On 08.06.2016 14:51, Jiri Benc wrote:
> On Mon, 6 Jun 2016 14:22:58 -0700, Jesse Gross wrote:
>> On Sat, Jun 4, 2016 at 6:39 AM, Yi Yang <yi.y.y...@intel.com> wrote:
>> [...]
>>>  datapath/vport-netdev.c                           |   3 +-
>>>  datapath/vport-vxlan.c                            |  17 ++-
>>
>> These changes aren't upstream yet. Please do that before backporting them 
>> here.
>>
>> However, the changes to vport-vxlan.c are modifying compatibility code
>> that shouldn't be extended further. Instead, just use the existing
>> VXLAN netlink interfaces that have already been created to enable
>> these features.
>>
>> There is also a number of other patches to the OVS kernel module/VXLAN
>> that have not been backported. Pravin started doing this work but it
>> hasn't been applied yet. In general, I think it makes sense to
>> backport patches in order so that the diffs of the patches match those
>> of upstream.
>>
>> Finally, I have a question about receive side offloading with
>> VXLAN-gpe. This is primarily an upstream issue but is present in the
>> code being backported here as well. The VXLAN code sets up receive
>> offloads for all ports regardless of whether they are classic VXLAN or
>> L2/L3 GPE and expects NICs to parse the packets. I don't think this is
>> safe because there are a number of NICs out there that predate the
>> existence of GPE and therefore won't do this parsing correctly. I
>> think that it is necessary to disable receive offloading for
>> non-Ethernet VXLAN-GPE unless the offloading interface is extended.
> 
> Coincidentally, I was talking about this with Hannes a few days ago.
> I'm adding him to CC.
> 
> I guess you're referring to ndo_add_vxlan_port, right?

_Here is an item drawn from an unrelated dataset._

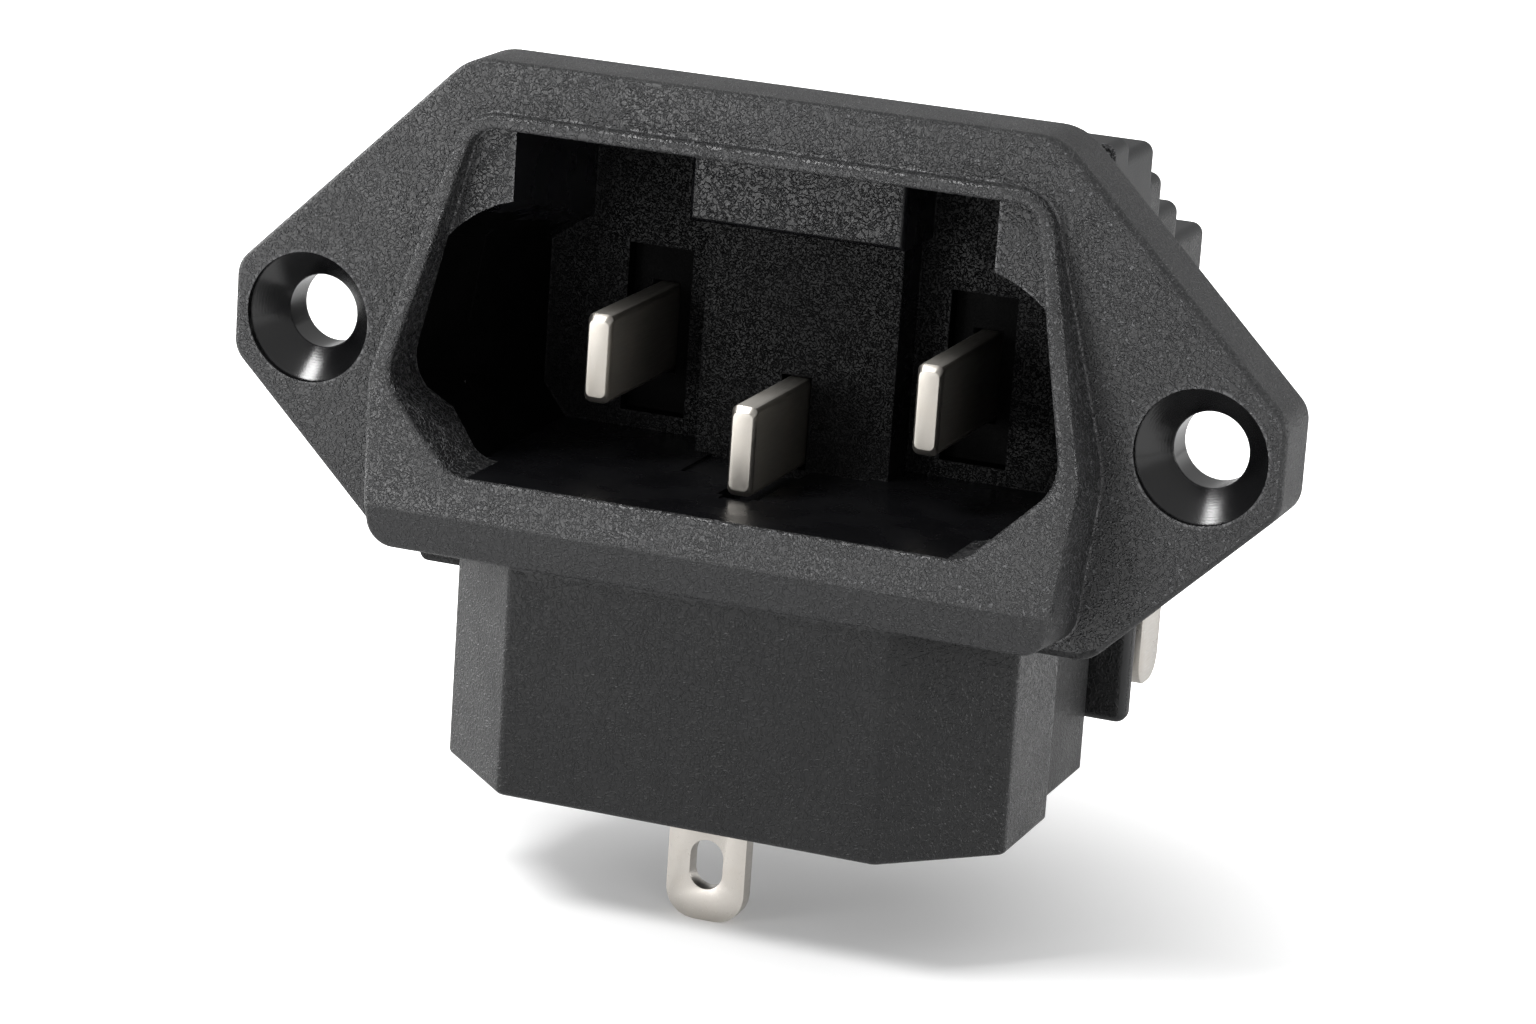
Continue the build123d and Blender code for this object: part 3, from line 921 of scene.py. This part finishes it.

I agree that
> this interface needs changes, especially considering that we know
> whether the UDP port belongs to VXLAN or VXLAN-GPE. But from my
> understanding of how drivers use this callback, the worst thing that
> could happen is suboptimal generation of rx hashes and thus steering
> the packets to a different receive queue than in the optimal case.
> Surely something to fix but it seems it won't cause much functional
> troubles with the current code?

I am not sure if we must upgrade the interface. Can't drivers always
configure vxlan-gpe and are always backwards compatible?

Non vxlan-gpe capable hardware would have to abort checksum offloading
as soon as they can't interpret the vxlan header anyway, so the packets
end up on the slow path and nothing bad should happen.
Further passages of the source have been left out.